**Exercise description:** Write out the lines from the top of the material through the line with "SPINDLE_SIZE, SLAT_WALL, SLAT_CORNER)", exactly and with nothing added.

Modeling code records:
=-=-=
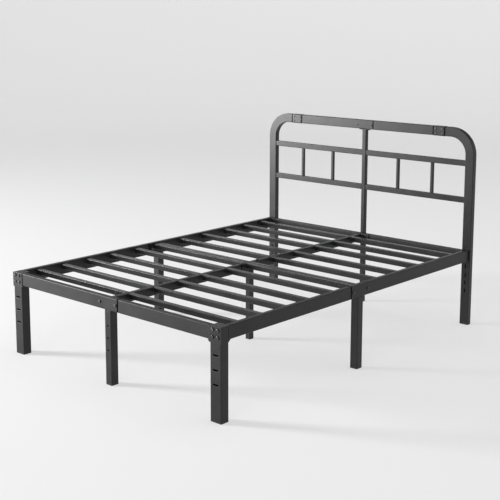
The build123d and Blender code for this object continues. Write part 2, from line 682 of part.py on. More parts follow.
def cross_bar(name, z):
    """Flat bar tube between a post and the centre post."""
    side = SIDES[name]
    outer = POST_X - POST_WIDTH / 2
    inner = CENTRE_POST_WIDTH / 2
    size = (CROSS_BAR_DEPTH, CROSS_BAR_HEIGHT, SLAT_WALL, SLAT_CORNER)
    return tube_x(side * inner, side * outer, CENTRE_POST_Y, z, *size)


def spindle(x):
    """Short upright tube between the two cross bars."""
    low = LOWER_BAR_Z + CROSS_BAR_HEIGHT / 2
    high = UPPER_BAR_Z - CROSS_BAR_HEIGHT / 2
    return tube_z(low, high, x, CENTRE_POST_Y, SPINDLE_SIZE, SPINDLE_SIZE, SLAT_WALL, SLAT_CORNER)


# --- caps ---------------------------------------------------------------------------
def foot_cap(x, y, wide, deep):
    """Plastic cap: a flush foot with a plug inside the tube."""
    foot = extrude(Pos(x, y, 0) * RectangleRounded(wide, deep, TUBE_CORNER), FOOT_THICKNESS)
    foot = chamfer(foot.edges().group_by(Axis.Z)[0], 1.0)
    inset = TUBE_WALL + FOOT_PLUG_CLEARANCE
    plug = RectangleRounded(wide - 2 * inset, deep - 2 * inset, TUBE_CORNER - TUBE_WALL)
    return foot + extrude(Pos(x, y, FOOT_THICKNESS) * plug, FOOT_PLUG_HEIGHT)


def foot_caps():
    """One cap in the bottom of every leg and post."""
    caps = []
    for side in SIDES.values():
        corner_y = FOOT_Y + CORNER_LEG_DEPTH / 2
        caps.append(foot_cap(side * LEG_X, corner_y, CORNER_LEG_WIDTH, CORNER_LEG_DEPTH))
        mid_x = side * (HALF_WIDTH - MID_LEG_SIZE / 2)
        caps.append(foot_cap(mid_x, MID_Y, MID_LEG_SIZE, MID_LEG_SIZE))
        caps.append(foot_cap(side * POST_X, POST_Y, POST_WIDTH, POST_DEPTH))
    caps.append(foot_cap(0, FOOT_Y + MID_LEG_SIZE / 2, MID_LEG_SIZE, MID_LEG_SIZE))
    caps.append(foot_cap(0, MID_Y, CENTRE_LEG_SIZE, CENTRE_LEG_SIZE))
    caps.append(foot_cap(0, CENTRE_POST_Y, CENTRE_POST_WIDTH, CENTRE_POST_WIDTH))
    return Compound(children=caps)


def head_rail_caps():
    """Plastic plugs in the two open ends of the head rail."""
    caps = []
    y = HEAD_RAIL_Y + HEAD_RAIL_WIDTH / 2
    inset = TUBE_WALL + FOOT_PLUG_CLEARANCE
    for side in SIDES.values():
        plane = Plane(
            origin=(side * HALF_WIDTH, y, RAIL_MID_Z), x_dir=(0, 1, 0), z_dir=(-side, 0, 0)
        )
        lid = RectangleRounded(HEAD_RAIL_WIDTH, RAIL_HEIGHT, TUBE_CORNER)
        cap = extrude(plane * lid, PLATE)
        plug = RectangleRounded(
            HEAD_RAIL_WIDTH - 2 * inset, RAIL_HEIGHT - 2 * inset, TUBE_CORNER - TUBE_WALL
        )
        plug_plane = plane.offset(PLATE)
        caps.append(cap + extrude(plug_plane * plug, PLATE))
    return Compound(children=caps)


# --- fasteners ------------------------------------------------------------------------
def button_bolt(start, direction, length, sizes):
    """Domed bolt with a hexagon socket. The head stands back from the start point."""
    diameter, head_diameter, head_height, hexagon, hex_depth = sizes
    plane = Plane(origin=start, z_dir=direction)
    head_plane = plane.offset(-head_height)
    head = extrude(head_plane * Circle(head_diameter / 2), head_height)
    rim = head.faces().sort_by(Axis(start, direction))[0].edges()
    head = fillet(rim, head_height * 0.6)
    head -= extrude(head_plane * RegularPolygon(hexagon / 2, 6, major_radius=False), hex_depth)
    return head + extrude(plane * Circle(diameter / 2), length)


def frame_bolts():
    """All frame bolts, as separate solids."""
    sizes = (BOLT_DIAMETER, BOLT_HEAD_DIAMETER, BOLT_HEAD_HEIGHT, BOLT_HEX, BOLT_HEX_DEPTH)
    bolts = []
    for start, direction, grip in all_frame_bolts():
        length = grip + NUT_HEIGHT + BOLT_PAST_NUT
        bolts.append(button_bolt(start, direction, length, sizes))
    return Compound(children=bolts)


def frame_nuts():
    """A hexagon nut at the far side of each frame bolt's grip."""
    nuts = []
    for start, direction, grip in all_frame_bolts():
        plane = Plane(origin=start, z_dir=direction).offset(grip)
        hole = Circle(BOLT_DIAMETER / 2 + NUT_THREAD_CLEARANCE)
        section = RegularPolygon(NUT_FLATS / 2, 6, major_radius=False) - hole
        nuts.append(extrude(plane * section, NUT_HEIGHT))
    return Compound(children=nuts)


def headboard_screws():
    """All headboard screws, as separate solids."""
    sizes = (
        SCREW_DIAMETER,
        SCREW_HEAD_DIAMETER,
        SCREW_HEAD_HEIGHT,
        SCREW_HEX,
        SCREW_HEX_DEPTH,
    )
    screws = []
    for start, direction in all_screws():
        screws.append(button_bolt(start, direction, SCREW_LENGTH, sizes))
    return Compound(children=screws)


# --- writing the parts ------------------------------------------------------------------
def build():
    """Every piece by its node name."""
    parts = {}
    for name, side in SIDES.items():
        parts[f"foot_rail_{name}"] = foot_rail(name)
        parts[f"side_rail_{name}_foot"] = side_rail(name, "foot")
        parts[f"side_rail_{name}_head"] = side_rail(name, "head")
        parts[f"corner_leg_{name}"] = corner_leg(name)
        parts[f"side_leg_{name}"] = side_middle_leg(name)
        parts[f"headboard_post_{name}"] = headboard_post(name)
        parts[f"headboard_top_rail_{name}"] = top_rail(name)
        parts[f"headboard_sleeve_{name}"] = sleeve(name)
        parts[f"headboard_upper_bar_{name}"] = cross_bar(name, UPPER_BAR_Z)
        parts[f"headboard_lower_bar_{name}"] = cross_bar(name, LOWER_BAR_Z)
        for place, x in (("inner", SPINDLE_INNER_X), ("outer", SPINDLE_OUTER_X)):
            parts[f"headboard_spindle_{name}_{place}"] = spindle(side * x)
        parts[f"middle_beam_{name}"] = cross_tube(side, MID_Y - SLAT_SIZE / 2, RAIL_IN_X - PLATE)
        foot_half, head_half = slat_places()
        for number, y0 in enumerate(foot_half + head_half, start=1):
            parts[f"slat_{name}_{number:02d}"] = cross_tube(side, y0, slat_outer_x(y0))
    parts["head_rail"] = head_rail()
    parts["centre_rail_foot"] = centre_rail("foot")
    parts["centre_rail_head"] = centre_rail("head")
    parts["foot_middle_leg"] = foot_middle_leg()
    parts["centre_leg"] = centre_leg()
    parts["headboard_centre_post"] = centre_post()
    parts["foot_caps"] = foot_caps()
    parts["head_rail_caps"] = head_rail_caps()
    parts["frame_bolts"] = frame_bolts()
    parts["frame_nuts"] = frame_nuts()
    parts["headboard_screws"] = headboard_screws()
    return parts


os.makedirs("parts", exist_ok=True)
for node, shape in build().items():
    shape.label = node
    export_step(shape, f"parts/{node}.step")
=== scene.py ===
import math
import random

import bmesh
import bpy
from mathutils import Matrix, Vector


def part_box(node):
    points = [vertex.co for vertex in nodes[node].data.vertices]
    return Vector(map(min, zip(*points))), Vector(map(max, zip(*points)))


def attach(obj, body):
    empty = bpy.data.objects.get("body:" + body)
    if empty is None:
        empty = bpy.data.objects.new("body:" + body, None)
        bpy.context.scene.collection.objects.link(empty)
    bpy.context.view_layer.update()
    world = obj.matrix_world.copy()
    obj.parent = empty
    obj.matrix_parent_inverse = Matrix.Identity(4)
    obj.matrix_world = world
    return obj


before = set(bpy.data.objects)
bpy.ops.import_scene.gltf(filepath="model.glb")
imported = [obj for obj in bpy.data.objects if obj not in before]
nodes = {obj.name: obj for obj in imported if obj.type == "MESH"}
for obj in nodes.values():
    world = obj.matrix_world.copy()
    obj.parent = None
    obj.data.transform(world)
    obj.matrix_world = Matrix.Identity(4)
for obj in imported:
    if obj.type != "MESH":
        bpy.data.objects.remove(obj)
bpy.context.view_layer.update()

scene = bpy.context.scene
scene.view_settings.view_transform = "Standard"


# --- Camera. It stands off the foot's right corner, higher than the headboard. It
# is turned towards the head's left side and tilted a little down.
CAMERA_PLACE = (3.494, -3.929, 1.642)
CAMERA_TURN = math.radians(42.62)
CAMERA_TILT = math.radians(-9.50)
CAMERA_SENSOR = 36
CAMERA_LENS = 77.01
CAMERA_SHIFT_X = 0.030
CAMERA_SHIFT_Y = -0.120

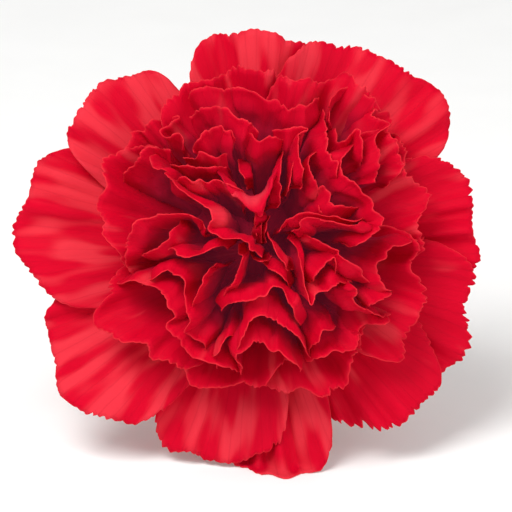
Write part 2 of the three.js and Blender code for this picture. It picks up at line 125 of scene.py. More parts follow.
head_middle = (0.0, -0.045, 0.042)
soft_light("key", (-0.26, -0.46, 0.66), head_middle, size=0.4, power=6.0)
soft_light("fill", (0.60, -0.60, 0.30), head_middle, size=0.8, power=3.6)
room = bpy.data.worlds.new("room")
room.use_nodes = True
room.node_tree.nodes["Background"].inputs["Color"].default_value = (1, 1, 1, 1)
room.node_tree.nodes["Background"].inputs["Strength"].default_value = ROOM_LIGHT
bpy.context.scene.world = room
print("lights:", [item.name for item in bpy.data.lights])


# %% [markdown]
# ## Writing node trees as sums
#
# A material, and a shape made by Geometry Nodes, is a net of small sums. Drawn by hand each sum
# is a box with wires. Here a Wire stands for one output, and Python's own signs add the boxes, so
# that `1 - mask * 0.4` makes the two Math nodes it says.

# %% Wires and benches
class Wire:
    """One output of a node, on which + - * / and ** add Math nodes."""

    def __init__(self, bench, socket):
        self.bench = bench
        self.socket = socket

    def maths(self, operation, *others):
        return self.bench.maths(operation, self, *others)

    def __add__(self, other):
        return self.maths("ADD", other)

    def __sub__(self, other):
        return self.maths("SUBTRACT", other)

    def __rsub__(self, other):
        return self.bench.maths("SUBTRACT", other, self)

    def __mul__(self, other):
        return self.maths("MULTIPLY", other)

    def __truediv__(self, other):
        return self.maths("DIVIDE", other)

    def __rtruediv__(self, other):
        return self.bench.maths("DIVIDE", other, self)

    def __pow__(self, other):
        return self.maths("POWER", other)

    __radd__, __rmul__ = __add__, __mul__


WELD = 0.0005          # points nearer than this become one, in millimetres


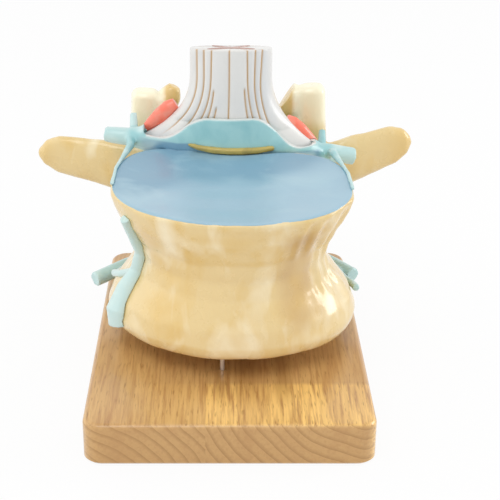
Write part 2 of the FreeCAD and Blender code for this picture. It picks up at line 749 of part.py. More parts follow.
if __name__ == "__main__":
    main()
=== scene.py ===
"""Finished surfaces, paint, board and stage for the enlarged lumbar vertebra model.

Meshes, noise and hill sizes are in metres, and the shape formulas work in millimetres.
The origin is at the middle of the board's underside, X runs to the right as seen from
the front, Y to the back and Z up.
"""
from math import pi, radians, tan

import bpy
import numpy as np
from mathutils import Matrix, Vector


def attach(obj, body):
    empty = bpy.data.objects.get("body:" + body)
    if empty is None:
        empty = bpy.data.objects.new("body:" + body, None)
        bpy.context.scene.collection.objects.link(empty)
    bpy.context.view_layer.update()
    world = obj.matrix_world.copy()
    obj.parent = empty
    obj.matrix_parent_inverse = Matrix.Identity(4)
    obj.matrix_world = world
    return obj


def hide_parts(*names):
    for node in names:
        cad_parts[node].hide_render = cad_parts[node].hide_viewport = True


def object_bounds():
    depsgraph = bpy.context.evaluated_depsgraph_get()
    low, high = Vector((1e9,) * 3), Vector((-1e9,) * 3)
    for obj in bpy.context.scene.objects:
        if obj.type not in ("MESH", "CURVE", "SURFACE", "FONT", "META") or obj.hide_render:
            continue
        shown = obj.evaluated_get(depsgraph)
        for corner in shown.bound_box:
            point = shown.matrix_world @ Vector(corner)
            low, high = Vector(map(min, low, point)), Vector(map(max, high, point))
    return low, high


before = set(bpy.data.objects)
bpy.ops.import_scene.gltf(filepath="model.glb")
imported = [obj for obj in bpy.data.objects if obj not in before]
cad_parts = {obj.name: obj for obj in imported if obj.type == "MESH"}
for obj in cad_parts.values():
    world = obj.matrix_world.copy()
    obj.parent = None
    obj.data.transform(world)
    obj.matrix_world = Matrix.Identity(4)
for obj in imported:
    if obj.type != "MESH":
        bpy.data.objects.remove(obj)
FRAME_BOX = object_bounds()

bl_info = {
    "name": "Lumbar Vertebra Model",
    "version": (1, 0, 0),
    "blender": (4, 5, 0),
    "location": "View3D > Sidebar > Vertebra",
    "description": "Finishes the enlarged lumbar vertebra, its nerves, board and stage",
    "category": "Object",
}

MM = 0.001
RODS = ("front", "rear_left", "rear_right")


def srgb(red, green, blue):
    """Linear colour from 0 to 255 screen values."""
    screen = np.array((red, green, blue)) / 255
    return tuple(np.where(screen > 0.04045, ((screen + 0.055) / 1.055) ** 2.4, screen / 12.92))


# Mesh tools

MICRONS = 1e6
SHRINK, GROW = 0.5, -0.52
WAVES = 7


def node_mesh(node):
    """Points and triangles of a CAD node, with points merged that agree to a thousandth of a millimetre."""
    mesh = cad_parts[node].data
    points = np.empty(len(mesh.vertices) * 3, np.float32)
    mesh.vertices.foreach_get("co", points)
    corners = np.empty(len(mesh.loops), np.int32)
    mesh.loops.foreach_get("vertex_index", corners)
    points = points.reshape(-1, 3)
    keys = np.round(points * MICRONS).astype(np.int64)
    _, first, back = np.unique(keys, axis=0, return_index=True, return_inverse=True)
    faces = back.reshape(-1)[corners].reshape(-1, 3)
    keep = (faces != np.roll(faces, -1, axis=1)).all(axis=1)
    return points[first].astype(float), faces[keep]


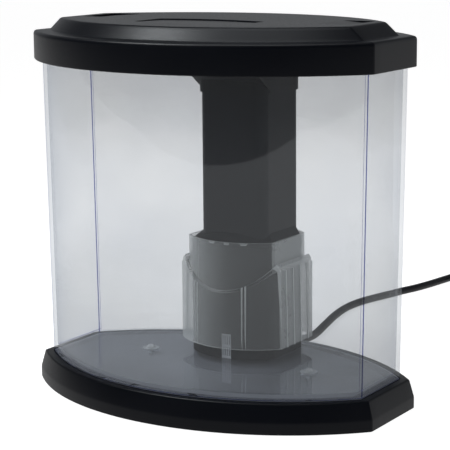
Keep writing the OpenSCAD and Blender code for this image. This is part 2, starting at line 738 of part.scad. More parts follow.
module cord_coil() color([0.04, 0.04, 0.045]) translate([coil_x, coil_y, 0]) rotate_extrude() {
    half = cord_d / 2;
    low_in = coil_turns[2] - half;
    low_out = coil_turns[0] + half;
    polygon([[low_in + 1, 0], [low_out - 1, 0], [low_out, 1], [low_out, 6], [low_out - half, cord_d + 2],
        [low_out - half - 1, cord_d + coil_rise], [low_in + half + 1, cord_d + coil_rise],
        [low_in + half, cord_d + 2], [low_in, 6], [low_in, 1]]);
}

module cord_tie() color([0.1, 0.1, 0.1]) translate([coil_x, coil_y + 38, 0]) difference() {
    translate([-2.5, -12.6, 0]) cube([5, 25.2, 14.4]);
    translate([-10, -11.4, -1]) cube([20, 22.8, 14.6]);
}

module plug_body() color([0.05, 0.05, 0.055]) difference() {
    union() {
        translate([plug_x, plug_y, plug_z]) rotate([90, 0, 0]) cylinder(r1 = 5, r2 = 7.5, h = 16);
        translate([plug_x - 13, plug_y - 40, 1]) cube([26, 28, 16]);
        translate([plug_x - 11, plug_y - 44, 0]) cube([22, 30, 18]);
    }
    for (x = [-9.5, 9.5]) along_y(plug_x + x, plug_y - 45, plug_z, 2.05, 12);
}

module plug_pins() color([0.75, 0.76, 0.78])
    for (x = [-9.5, 9.5]) along_y(plug_x + x, plug_y - 63, plug_z, 2, 30);

base_tray();
bottom_cover();
base_feet();
cover_screws();
seat_gasket();
tank_shell();
floor_screws();
floor_seals();
column_foot();
inlet_strainer();
filter_cup();
pump_chamber();
column_tube();
column_head();
sponge_grid();
filter_sponge();
pump_shelf();
motor_block();
motor_cover();
motor_core();
motor_coil();
pump_volute();
pump_shaft();
shaft_bushes();
impeller();
rotor_magnet();
riser_pipe();
air_nozzle();
air_tube();
lead_conduit();
conduit_seal();
conduit_nut();
lamp_socket();
pump_lead();
driver_box();
inner_lead();
lead_clamp();
clamp_screws();
lid_shell();
lamp_tray();
lamp_screws();
led_board();
led_chips();
lamp_window();
window_seal();
lamp_plug();
feeding_hatch();
hatch_pins();
cord_gland();
power_cord();
cord_coil();
cord_tie();
plug_body();
plug_pins();
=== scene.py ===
"""A small barrel-plan aquarium: black base, clear tank, pump column in a ribbed cup, black lid.

Lengths in the code are millimetres, times MM where they reach Blender, which works in metres.
The frame: +X to the right along the width, +Y to the back, +Z up, the table at z = 0.
"""

import json
import math

import bmesh
import bpy
from mathutils import Matrix, Vector


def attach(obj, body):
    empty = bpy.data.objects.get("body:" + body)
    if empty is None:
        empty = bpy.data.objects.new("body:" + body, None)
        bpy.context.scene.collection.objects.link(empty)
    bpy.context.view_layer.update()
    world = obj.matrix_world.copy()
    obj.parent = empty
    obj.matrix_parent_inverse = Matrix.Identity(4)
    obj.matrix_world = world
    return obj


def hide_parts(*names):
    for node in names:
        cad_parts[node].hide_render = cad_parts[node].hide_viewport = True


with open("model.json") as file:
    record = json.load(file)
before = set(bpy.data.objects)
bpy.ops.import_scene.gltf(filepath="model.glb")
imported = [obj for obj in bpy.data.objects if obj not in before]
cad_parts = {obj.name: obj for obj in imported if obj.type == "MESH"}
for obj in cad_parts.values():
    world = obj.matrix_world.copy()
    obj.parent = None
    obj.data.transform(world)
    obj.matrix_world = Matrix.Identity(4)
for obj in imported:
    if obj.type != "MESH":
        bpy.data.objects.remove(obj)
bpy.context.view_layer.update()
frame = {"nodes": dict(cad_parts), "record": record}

MM = 0.001


def placed(name, data):
    """A new object holding data, linked to the scene."""
    obj = bpy.data.objects.new(name, data)
    bpy.context.scene.collection.objects.link(obj)
    return obj


# ---------------------------------------------------------------- camera

CAMERA_AT = (683.6, -1088.5, 374.5)
CAMERA_YAW = 0.55758  # radians to the left of +Y
CAMERA_PITCH = 0.18471  # radians down
CAMERA_ROLL = -0.00814  # radians about the line of sight
FOCAL_PX = 1689.0
IMAGE_PX = 450
SENSOR = 36.0  # mm wide
FAR_CLIP = 50.0  # m


def aim_camera():
    forward = Vector(
        (
            -math.sin(CAMERA_YAW) * math.cos(CAMERA_PITCH),
            math.cos(CAMERA_YAW) * math.cos(CAMERA_PITCH),
            -math.sin(CAMERA_PITCH),
        )
    )
    level = Vector((math.cos(CAMERA_YAW), math.sin(CAMERA_YAW), 0.0))
    upright = level.cross(forward)
    right = math.cos(CAMERA_ROLL) * level + math.sin(CAMERA_ROLL) * upright
    up = right.cross(forward)
    data = bpy.data.cameras.new("camera")
    data.sensor_width = SENSOR
    data.lens = FOCAL_PX / IMAGE_PX * SENSOR
    data.clip_end = FAR_CLIP
    camera = placed("camera", data)
    turn = Matrix((right, up, -forward)).transposed()
    camera.matrix_world = Matrix.Translation(Vector(CAMERA_AT) * MM) @ turn.to_4x4()
    bpy.context.scene.camera = camera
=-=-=
**Finished exercise:**
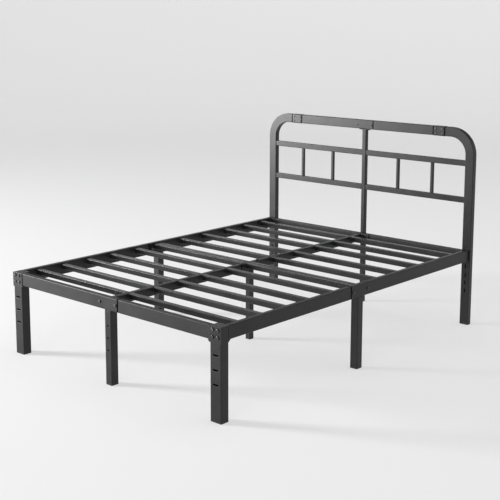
The build123d and Blender code for this object continues. Write part 2, from line 682 of part.py on. More parts follow.
def cross_bar(name, z):
    """Flat bar tube between a post and the centre post."""
    side = SIDES[name]
    outer = POST_X - POST_WIDTH / 2
    inner = CENTRE_POST_WIDTH / 2
    size = (CROSS_BAR_DEPTH, CROSS_BAR_HEIGHT, SLAT_WALL, SLAT_CORNER)
    return tube_x(side * inner, side * outer, CENTRE_POST_Y, z, *size)


def spindle(x):
    """Short upright tube between the two cross bars."""
    low = LOWER_BAR_Z + CROSS_BAR_HEIGHT / 2
    high = UPPER_BAR_Z - CROSS_BAR_HEIGHT / 2
    return tube_z(low, high, x, CENTRE_POST_Y, SPINDLE_SIZE, SPINDLE_SIZE, SLAT_WALL, SLAT_CORNER)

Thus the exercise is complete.